Havia já 20 anos que o compositor deixara a sua terra, e seu retorno foi causa de grande alegria; inúmeras vezes os coros das catedrais espanholas haviam tentado trazê-lo de volta, mas, por humildade, esperou o fogo dos primeiros sucessos baixar para finalmente retornar.[7] Rejeitou até mesmo o prestigioso cargo de mestre musical na catedral de Sevilha, oferecido por seu amigo Francisco Guerrero.[8]

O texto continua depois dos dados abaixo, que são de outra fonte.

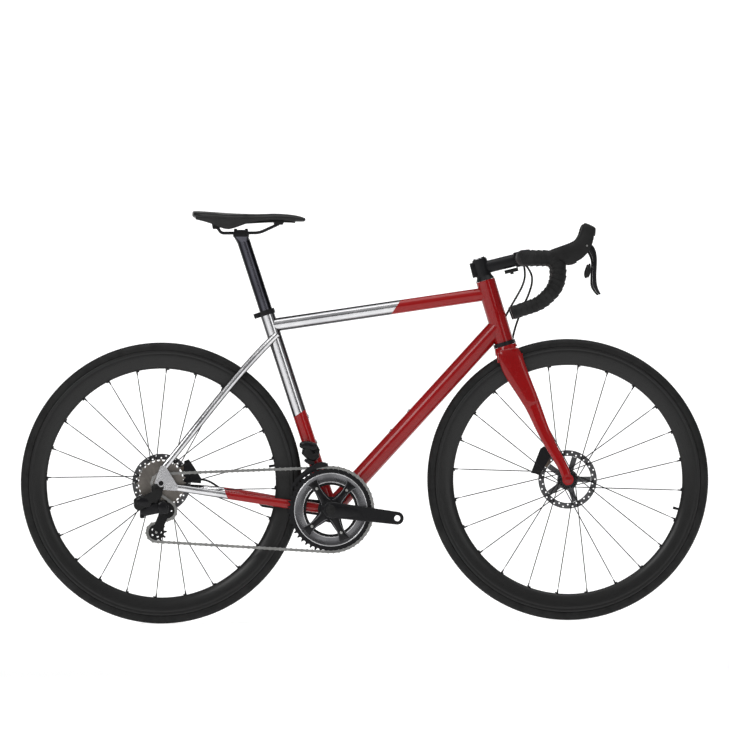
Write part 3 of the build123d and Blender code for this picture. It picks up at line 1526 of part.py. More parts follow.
caliper_hose = pipe(caliper_hose_route, smooth_radii(caliper_hose_route), hose_radius)
hose_hole = hose_radius + 0.3
head_tube_body = head_tube.part - pipe(rear_hose_route, smooth_radii(rear_hose_route), hose_hole)
fork_body = fork.part - pipe(
    front_hose_route + [(352.5, 27.3, 634.0)], smooth_radii(front_hose_route + [(352.5, 27.3, 634.0)]),
    hose_hole,
)
rear_hose = rear_hose - tape_right - handlebar.part - rod(head_bottom, head_top, bearing_seat_radius)
front_hose = front_hose - tape_left - handlebar.part
caliper_hose = caliper_hose - stay_solids[0] - rear_caliper
save(head_tube_body.solids().sort_by(SortBy.VOLUME)[-1], "head_tube")
save(fork_body.solids().sort_by(SortBy.VOLUME)[-1], "fork")
hose_solids = [h.solids().sort_by(SortBy.VOLUME)[-1] for h in (rear_hose, front_hose, caliper_hose)]
save(Compound(children=[hose_solids[0], hose_solids[2]]), "rear_brake_hose")
save(hose_solids[1], "front_brake_hose")
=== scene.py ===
import bpy
import bmesh
import math
import json
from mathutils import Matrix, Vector


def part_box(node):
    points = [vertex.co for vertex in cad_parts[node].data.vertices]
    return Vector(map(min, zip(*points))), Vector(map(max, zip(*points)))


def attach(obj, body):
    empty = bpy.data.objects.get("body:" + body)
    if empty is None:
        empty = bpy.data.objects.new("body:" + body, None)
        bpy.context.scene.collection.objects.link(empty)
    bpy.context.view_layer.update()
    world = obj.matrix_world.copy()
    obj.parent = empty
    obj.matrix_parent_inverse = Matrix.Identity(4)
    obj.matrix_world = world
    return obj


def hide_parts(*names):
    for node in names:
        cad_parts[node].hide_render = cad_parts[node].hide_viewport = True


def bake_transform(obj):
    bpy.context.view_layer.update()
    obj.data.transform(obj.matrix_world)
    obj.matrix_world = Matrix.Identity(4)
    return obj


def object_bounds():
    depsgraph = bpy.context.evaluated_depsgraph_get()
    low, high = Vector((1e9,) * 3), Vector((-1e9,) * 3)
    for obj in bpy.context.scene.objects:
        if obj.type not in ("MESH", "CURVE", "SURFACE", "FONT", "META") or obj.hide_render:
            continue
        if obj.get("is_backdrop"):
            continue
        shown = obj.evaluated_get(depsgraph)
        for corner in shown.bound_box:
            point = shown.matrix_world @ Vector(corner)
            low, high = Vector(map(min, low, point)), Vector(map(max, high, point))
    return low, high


# %% [markdown]
# # A road bicycle, dressed piece by piece
# The frame of this lesson is a finished mechanical model: every tube, wheel and lever is
# already there at its true size. What follows gives each piece the surface and the small
# forms that the workshop would: paint, wrap, tread, seams, nipples and bolts.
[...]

Tomás se estabeleceu em Madrid, onde assumiu a capelania da imperatriz viúva Maria[9] no convento das Descalzas Reales. Além de sacerdote e confessor, esporadicamente fazia às vezes de mestre de capela em ocasiões mais solenes. Diz-se que o próprio rei Felipe II (1527-1598), e posteriormente Felipe III (1578-1621), acudiam ao convento só para ouvir e ver aquele que era considerado então o melhor músico de todo o Império Espanhol.

O “canto do cisne”

Em 1605 vem a lume o seu consagrado Officium Defunctorum, uma Missa de Requiem dedicada a título póstumo à falecida Imperatriz Maria. Nela parece comunicar mais do que a seriedade da morte e suas tristezas, a recompensa prometida aos fiéis nos céus.

Curiosamente, ele mesmo definiu essa composição como sendo seu “canto do cisne”, prognóstico cumprido à risca, pois foi efetivamente sua derradeira obra. Por fim, em 27 de agosto de 1611, aos 63 anos de idade, Tomás Luís de Victoria entregou sua alma Àquele de quem cantou tão bem as glórias e dores em vida.

Ao contrário da maioria de seus contemporâneos, Victoria tem o mérito de ter escrito exclusivamente para a Igreja, não se encontrando uma única composição em sua obra que não seja música sacra, o que não acontece, por exemplo, com o próprio Palestrina. Comparado a outros compositores, Victoria não escreveu muito, não obstante tenha colocado em música quase a totalidade da liturgia.

Grande e glorioso é o legado que Tomás Luis de Victoria deixou na Igreja, mas muito maior ainda é ter sido um filho fiel dela, consolador e intérprete dos Corações de Jesus e Maria.